The third leg of the military revolution was in the method of fighting. For centuries the mounted man had been king of the battlefield. Armoured cavalrymen had swept over Europe, not only the military superiors of the foot soldiers but their social superiors too – Equites, Chevalier, Caballero, Ritter, all titles that emphasised the position of the man on the horse. The infantry were mere humpers and dumpers, not much more than a moving fatigue party for the heavy cavalry of armoured knights, they could be scattered by a cavalry charge, hunted down and slaughtered. Then came Bannockburn, where in 1314 Edward II’s army of heavy cavalry had been roundly defeated by disciplined infantry who did not run, but stood their ground and presented a hedge of pikes, against which no horse would charge home. It was not only Bannockburn that changed English military opinion – there had been examples in Flanders of infantry defeating cavalry, but it was Bannockburn that acted as the spur for a change of tactics.
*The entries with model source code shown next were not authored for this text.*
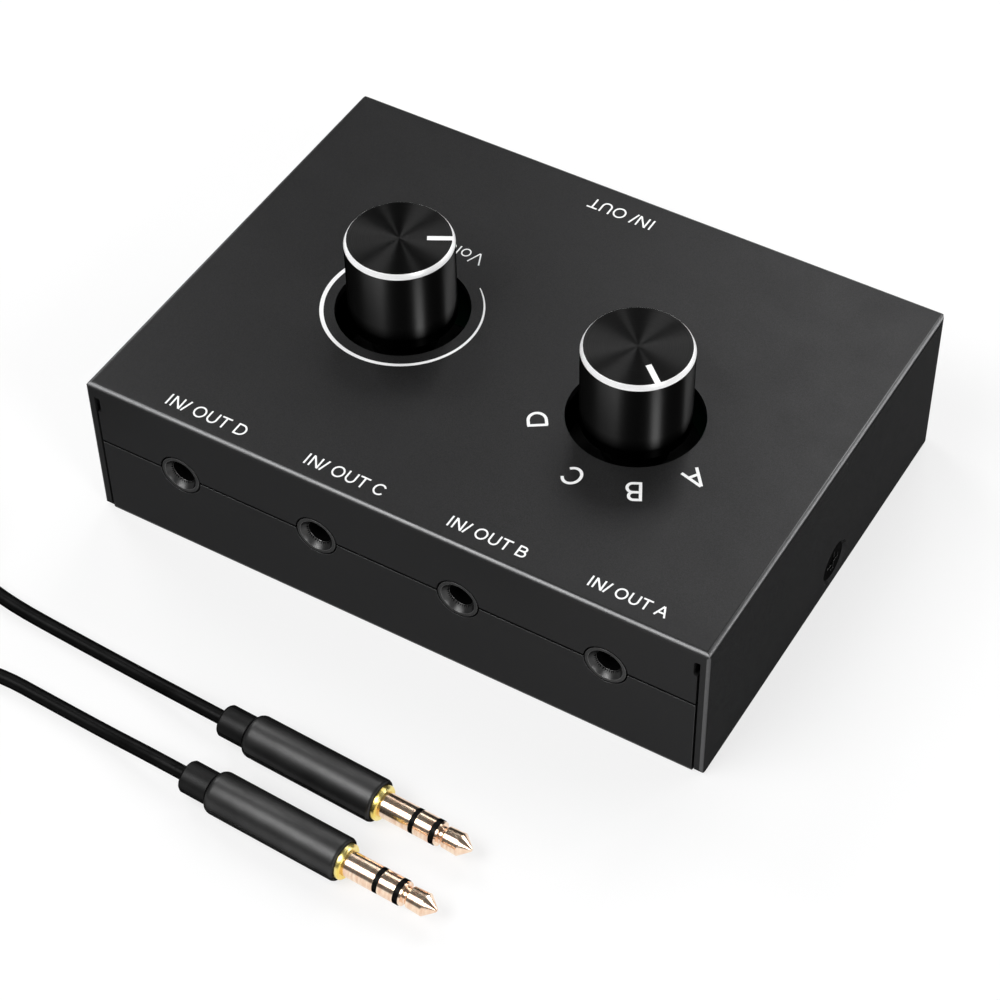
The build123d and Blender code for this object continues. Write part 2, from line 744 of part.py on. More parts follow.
with BuildPart() as selector_contacts:
    with BuildSketch(at_dial(selector_x, selector_y, tail_bottom)):
        with Locations(*selector_spots, *common_spots):
            Circle(contact_tail / 2)
    extrude(amount=wafer_top - tail_bottom)
    with BuildSketch(at_dial(selector_x, selector_y, wafer_top)):
        with Locations(*selector_spots):
            Circle(contact_head / 2)
        Circle(contact_ring_radius + track_width / 2)
        Circle(contact_ring_radius - track_width / 2, mode=Mode.SUBTRACT)
    extrude(amount=contact_head_height)
save(selector_contacts, "selector_contacts")

with BuildPart() as selector_cup:
    with BuildSketch(at_dial(selector_x, selector_y, wafer_top)):
        Circle(selector_body / 2)
    extrude(amount=control_height)
    with BuildSketch(at_dial(selector_x, selector_y, wafer_top)):
        Circle(detent_radius)
    extrude(amount=control_height - cup_lid, mode=Mode.SUBTRACT)
    # groove that the stop lug turns in, closed at both ends of its travel
    groove_top = selector_rotor_bottom + selector_lug_height + end_play
    lug_half = degrees(asin(lug_width / 2 / stop_groove_radius))
    groove_start = selector_pointer_angle + 90 - selector_travel - lug_half - stop_play
    groove_span = selector_travel + 2 * lug_half + 2 * stop_play
    with BuildSketch(at_dial(selector_x, selector_y, wafer_top, groove_start)):
        with BuildLine():
            Line((0, 0), (stop_groove_radius, 0))
            CenterArc((0, 0), stop_groove_radius, 0, groove_span)
            Line(around(stop_groove_radius, groove_span), (0, 0))
        make_face()
    extrude(amount=groove_top - wafer_top, mode=Mode.SUBTRACT)
    # detent notches for both balls
    notch_centre = detent_radius + notch_depth - notch_radius
    with BuildSketch(at_dial(selector_x, selector_y, ball_height - notch_radius)):
        with Locations(*[around(notch_centre, angle) for angle in contact_angles]):
            Circle(notch_radius)
    extrude(amount=2 * notch_radius, mode=Mode.SUBTRACT)
    with BuildSketch(at_dial(selector_x, selector_y, lid_under)):
        Circle(bushing_diameter / 2 + bushing_fit)
    extrude(amount=cup_lid, mode=Mode.SUBTRACT)
save(selector_cup, "selector_cup")

with BuildPart() as selector_rotor:
    with BuildSketch(at_dial(selector_x, selector_y, selector_rotor_bottom, selector_pointer_angle + 90)):
        Circle(selector_rotor_radius)
    extrude(amount=selector_rotor_height)
    with BuildSketch(at_dial(selector_x, selector_y, selector_rotor_bottom, selector_pointer_angle + 90)):
        with Locations((lug_reach / 2, 0)):
            Rectangle(lug_reach, lug_width)
    extrude(amount=selector_lug_height)
    with BuildSketch(at_dial(selector_x, selector_y, selector_rotor_bottom)):
        Circle(spigot_diameter / 2 + shaft_fit)
    extrude(amount=selector_rotor_height, mode=Mode.SUBTRACT)
    for turn in (0, 180):
        outward = Vector(1, 0, 0).rotate(Axis.Z, selector_pointer_angle + turn)
        pocket_start = Vector(selector_x, selector_y, ball_height) + outward * (spigot_diameter / 2 + 0.6)
        with BuildSketch(Plane(origin=pocket_start, z_dir=outward)):
            Circle(ball_radius + ball_bore_fit)
        extrude(amount=selector_rotor_radius, mode=Mode.SUBTRACT)
save(selector_rotor, "selector_rotor")

with BuildPart() as selector_balls:
    for turn in (0, 180):
        ball_x, ball_y = around(ball_centre, selector_pointer_angle + turn)
        with Locations((selector_x + ball_x, selector_y + ball_y, ball_height)):
            Sphere(ball_radius)
save(selector_balls, "selector_balls")

# each spring sits between its pocket's floor and its ball
spring_start = spigot_diameter / 2 + 0.6 + spring_wire / 2
spring_radius = ball_radius - spring_wire
spring_seat = ball_centre - sqrt((ball_radius + spring_wire / 2) ** 2 - spring_radius ** 2)
with BuildPart() as selector_springs:
    for turn in (0, 180):
        outward = Vector(1, 0, 0).rotate(Axis.Z, selector_pointer_angle + turn)
        start = Vector(selector_x, selector_y, ball_height) + outward * spring_start
        spring_height = spring_seat - spring_start
        with BuildLine() as coil_path:
            Helix(spring_height / spring_turns, spring_height, spring_radius,
                  center=start, direction=outward)
        with BuildSketch(Plane(origin=coil_path.line @ 0, z_dir=coil_path.line % 0)):
            Circle(spring_wire / 2)
        sweep(path=coil_path.line)
save(selector_springs, "selector_springs")

make_wiper(selector_x, selector_y, selector_pointer_angle, selector_rotor_bottom, selector_rotor_radius,
           (contact_radius, -contact_radius, -contact_ring_radius),
           wafer_top + contact_head_height + wiper_gap, "selector_wiper")


# ---- Lead: plugs ----
def plug_axis_plane(point, along):
    """Plane across a plug's axis, a distance forward of where its cord enters."""
    heading = Vector(cos(radians(plug_heading)), sin(radians(plug_heading)), 0)
    origin = Vector(point[0], point[1], plug_diameter / 2) + heading * along
    return Plane(origin=origin, x_dir=(0, 0, 1), z_dir=heading)


def turned(point, label, *outline):
    """Solid of revolution about a plug's axis, from (distance forward, radius) corners."""
    base = plug_axis_plane(point, 0)
    with BuildPart() as piece:
        with BuildSketch(Plane(origin=base.origin, x_dir=base.z_dir, z_dir=base.y_dir)):
            with BuildLine():
                Polyline(*outline, close=True)
            make_face()
        revolve(axis=Axis(base.origin, base.z_dir))
    save(piece, label)


def make_plug(point, prefix):
    """One three-contact plug, from its moulded strain relief to its tip."""
    shell_start = relief_visible
    shell_end = shell_start + plug_shell_length
    flange_start = shell_end + flange_stand - flange_length
    sleeve_start = shell_end + flange_stand
    first_insulator = sleeve_start + sleeve_length
    ring_start = first_insulator + insulator_length
    second_insulator = ring_start + ring_length
    tip_start = second_insulator + insulator_length
    plug_end = tip_start + tip_length
    shell_radius = plug_diameter / 2
    bore = shell_radius - plug_shell_wall
    relief_radius = relief_diameter / 2
    contact_r = contact_diameter / 2
    core_r = core_diameter / 2
    rod_r = rod_diameter / 2
    turned(point, f"{prefix}_shell",
           (shell_start, relief_radius), (shell_start, relief_radius + 0.3),
           (shell_start + plug_shell_taper, shell_radius), (shell_end - shell_edge, shell_radius),
           (shell_end, shell_radius - shell_edge), (shell_end, bore),
           (shell_start + plug_shell_taper, bore), (shell_start + plug_shell_taper, relief_radius))
    turned(point, f"{prefix}_relief",
           (0, 0), (0, relief_radius - 0.4), (0.4, relief_radius),
           (shell_start + plug_shell_taper, relief_radius), (shell_start + plug_shell_taper, bore),
           (flange_start, bore), (flange_start, 0))
    turned(point, f"{prefix}_flange",
           (flange_start, contact_r), (flange_start, flange_diameter / 2),
           (sleeve_start - 0.2, flange_diameter / 2), (sleeve_start, flange_diameter / 2 - 0.2),
           (sleeve_start, contact_r))
    turned(point, f"{prefix}_sleeve",
           (flange_start, core_r), (flange_start, contact_r), (first_insulator, contact_r),
           (first_insulator, core_r))
    turned(point, f"{prefix}_ring",
           (ring_start, core_r), (ring_start, contact_r), (second_insulator, contact_r),
           (second_insulator, core_r))
    turned(point, f"{prefix}_insulator",
           (flange_start, rod_r), (flange_start, core_r), (first_insulator, core_r),
           (first_insulator, contact_r), (ring_start, contact_r), (ring_start, core_r),
           (second_insulator, core_r), (second_insulator, contact_r), (tip_start, contact_r),
           (tip_start, rod_r))
    collar_end = tip_start + tip_collar_length
    turned(point, f"{prefix}_tip",
           (flange_start, 0), (flange_start, rod_r), (tip_start, rod_r), (tip_start, tip_collar / 2),
           (collar_end, tip_collar / 2), (collar_end, tip_waist / 2),
           (tip_start + tip_waist_end, tip_waist / 2), (tip_start + tip_body_start, tip_body / 2),
           (tip_start + tip_belly_at, tip_belly / 2), (plug_end, tip_end / 2), (plug_end, 0))


for number, entry in enumerate(plug_points, start=1):
    make_plug(entry, f"plug_{number}")

# ---- Lead: cord ----
coil_x, coil_y = coil_centre
cord_radius = cord_diameter / 2
plug_height = plug_diameter / 2
first_row = coil_bottom + cord_radius
outer_turn = coil_outer - cord_radius


def straight_stub(point):
    """The first two points of a cord's route, along its plug's axis."""
    heading = radians(plug_heading)
    behind = (point[0] - plug_stub * cos(heading), point[1] - plug_stub * sin(heading))
    return [(*point, plug_height), (*behind, plug_height)]


routes = {
    "cord_lead_1": straight_stub(plug_points[0]) + [
        (-23.5, -58.65, 1.5), (-33.5, -57.9, 1.0), (-50.0, -57.0, 1.0), (-58.0, -54.2, 1.1),
        (-65.3, -49.9, 1.4),
        (coil_x, coil_y + outer_turn, first_row)],
    "cord_lead_2": straight_stub(plug_points[1]) + [
        (-22.0, -68.75, 1.5), (-31.5, -68.1, 1.0), (-42.5, -67.6, 1.0), (-52.0, -70.8, 1.0),
        (-62.0, -76.9, 1.0),
        (coil_x, coil_y - outer_turn - tail_step, cord_radius)],
}


def corner_radii(points):
    """As large an arc at each corner as its two runs allow."""
    radii = []
    for before, corner, after in zip(points, points[1:], points[2:]):
        run_in = Vector(*corner) - Vector(*before)
        run_out = Vector(*after) - Vector(*corner)
        turn = radians(run_in.get_angle(run_out))
        radii.append(0.45 * min(run_in.length, run_out.length) / tan(turn / 2))
    return radii


for route_name, route in routes.items():
    radii = corner_radii(route)
    with BuildPart() as lead:
        with BuildLine() as path:
            FilletPolyline(*route, radius=radii)
        with BuildSketch(Plane(origin=path.line @ 0, z_dir=path.line % 0)):
            Circle(cord_radius)
        sweep(path=path.line)
    save(lead, route_name)
    lead_length = sum(edge.length for edge in path.line.edges())
    print(route_name, "radii", [round(r, 1) for r in radii], "length", round(lead_length, 2),
          "volume", round(lead.part.volume, 2), "section x length",
          round(pi * cord_radius ** 2 * lead_length, 2))

# the coil's outer shape, with its last half turn sloping down the outside
with BuildPart() as cord_coil:
    with BuildSketch(Plane(origin=(coil_x, coil_y, 0), x_dir=(1, 0, 0), z_dir=(0, -1, 0))):
        with BuildLine():
            Polyline((coil_inner, coil_bottom), (coil_outer + tail_step, coil_bottom),
                     (coil_outer + tail_step, cord_diameter), (coil_outer, coil_top),
                     (coil_inner, coil_top), close=True)
        make_face()
    revolve(axis=Axis((coil_x, coil_y, 0), (0, 0, 1)))
save(cord_coil, "cord_coil")

# the tie wraps the side of the coil that faces the plugs
tie_inner = sqrt(coil_inner ** 2 - (tie_width / 2) ** 2) - tie_fit
tie_outer = coil_outer + tail_step + tie_fit
tie_over = coil_top + tie_fit
with BuildPart() as cord_tie:
    with BuildSketch(Plane(origin=(coil_x, coil_y + tie_width / 2, 0), x_dir=(1, 0, 0), z_dir=(0, -1, 0))):
        with BuildLine():
            Polyline((tie_inner, coil_bottom), (tie_outer, coil_bottom), (tie_outer, cord_diameter + tie_fit),
                     (coil_outer + tie_fit, tie_over), (tie_inner, tie_over), close=True)
        make_face()
        offset(amount=tie_thickness, kind=Kind.INTERSECTION)
        with BuildLine():
            Polyline((tie_inner, coil_bottom), (tie_outer, coil_bottom), (tie_outer, cord_diameter + tie_fit),
                     (coil_outer + tie_fit, tie_over), (tie_inner, tie_over), close=True)
        make_face(mode=Mode.SUBTRACT)
    extrude(amount=tie_width)
save(cord_tie, "cord_tie")
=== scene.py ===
import json
from math import atan2, copysign, cos, degrees, hypot, pi, radians, sin

import bmesh
import bpy
from mathutils import Matrix, Vector


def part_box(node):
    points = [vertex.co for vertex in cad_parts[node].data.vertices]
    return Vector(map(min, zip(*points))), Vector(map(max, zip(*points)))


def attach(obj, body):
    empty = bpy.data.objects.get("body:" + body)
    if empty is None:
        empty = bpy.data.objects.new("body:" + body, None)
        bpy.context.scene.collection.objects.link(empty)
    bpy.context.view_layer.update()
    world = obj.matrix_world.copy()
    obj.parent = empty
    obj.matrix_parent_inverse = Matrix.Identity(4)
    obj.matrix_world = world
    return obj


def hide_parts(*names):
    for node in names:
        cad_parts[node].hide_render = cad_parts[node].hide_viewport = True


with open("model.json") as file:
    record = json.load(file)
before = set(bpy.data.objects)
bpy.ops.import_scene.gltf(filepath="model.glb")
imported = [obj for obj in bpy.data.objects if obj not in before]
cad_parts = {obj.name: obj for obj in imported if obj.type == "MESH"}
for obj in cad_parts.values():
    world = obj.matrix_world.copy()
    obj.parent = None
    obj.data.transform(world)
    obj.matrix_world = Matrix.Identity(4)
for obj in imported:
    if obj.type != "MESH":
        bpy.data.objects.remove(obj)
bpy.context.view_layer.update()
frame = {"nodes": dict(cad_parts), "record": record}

# A black metal audio selector box with two dials, and its plug-to-plug lead.
# Sizes are in millimetres and turned into metres where a mesh is made.
MM = 0.001
TOUCHING = 1e-6        # lengths below this count as none

# ---- Sizes shared with the frame ----
case_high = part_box("top_cover")[1]
panel_top = case_high.z / MM
half_width = case_high.x / MM
half_depth = case_high.y / MM
jack_axis = 14.0       # height of the jacks' bores
jack_places = {"d": -33.0, "c": -11.0, "b": 11.0, "a": 33.0, "rear": 0.0}
plug_points = ((-9.7, -60.05), (-8.8, -69.95))
plug_heading = radians(-2.3)
plug_radius = 3.0      # also the height of the plugs' axes
cord_diameter = 2.0
cord_radius = cord_diameter / 2

# the camera stands at the front right, above the box, turned by its azimuth and elevation
camera_place = Vector((135.1, -227.9, 285.5)) * MM
camera_azimuth = radians(31.33)
camera_elevation = radians(47.76)
camera_roll = radians(-1.0)
camera_lens = 98.15


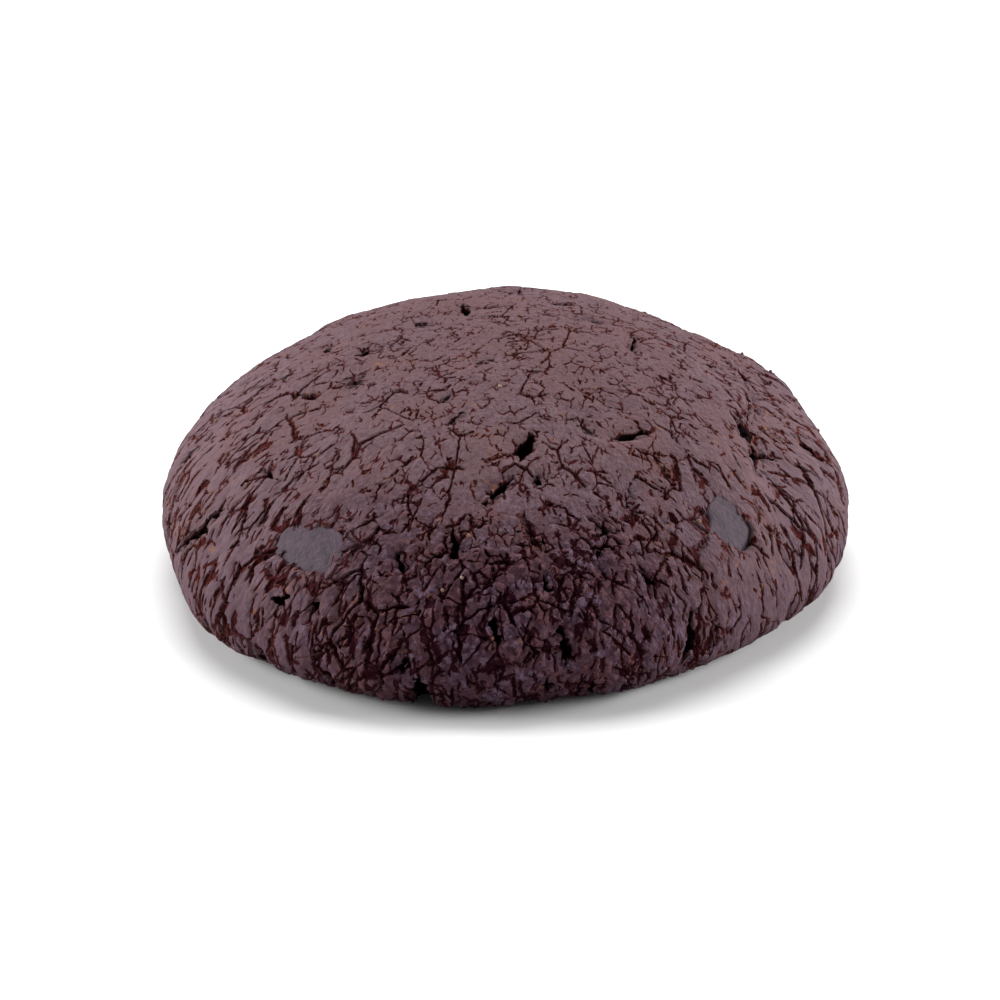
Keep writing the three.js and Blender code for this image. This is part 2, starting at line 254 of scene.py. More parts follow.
def measure_slope(points):
    """The angles and the distances from the crown along the mean profile, from the edge to the crown."""
    angle = slope_angle(points)
    radius = np.hypot(points[:, 0], points[:, 1])
    step = np.digitize(angle, np.linspace(angle.min(), math.pi / 2, PROFILE_STEPS))
    used = np.flatnonzero(np.bincount(step))
    count = np.bincount(step)[used]
    middles, radii, heights = (
        np.bincount(step, weights=values)[used] / count for values in (angle, radius, points[:, 2])
    )
    middles[-1], radii[-1], heights[-1] = math.pi / 2, 0.0, points[:, 2].max()
    lengths = np.hypot(np.diff(radii), np.diff(heights))
    return middles, np.append(np.cumsum(lengths[::-1])[::-1], 0.0)


SLOPE = measure_slope(read_points(crust.data)[~find_underside(crust.data)])
EDGE_DISTANCE = float(SLOPE[1].max())


def from_crown(points):
    return np.interp(slope_angle(points), *SLOPE)


def laid_flat(points):
    """Where each point comes if the crust is laid flat like a disc around the crown, in mm."""
    bearing = np.arctan2(points[:, 0], -points[:, 1])
    distance = from_crown(points)
    return np.stack([distance * np.sin(bearing), distance * np.cos(bearing)], axis=1)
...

Infantry, if it was properly disciplined, equipped and trained could see off any number of cavalrymen, however well-bred the latter might be. Put simply, no horse will gallop at something he cannot jump over or go through – go lickety-split at a hedge in the hunting field that your horse cannot jump and he will not go over it (although you might). From now on English armies would fight on foot, although they would move on horseback.
[*] Not then an offence in civil law but a heresy and generally disapproved of, particularly in a king.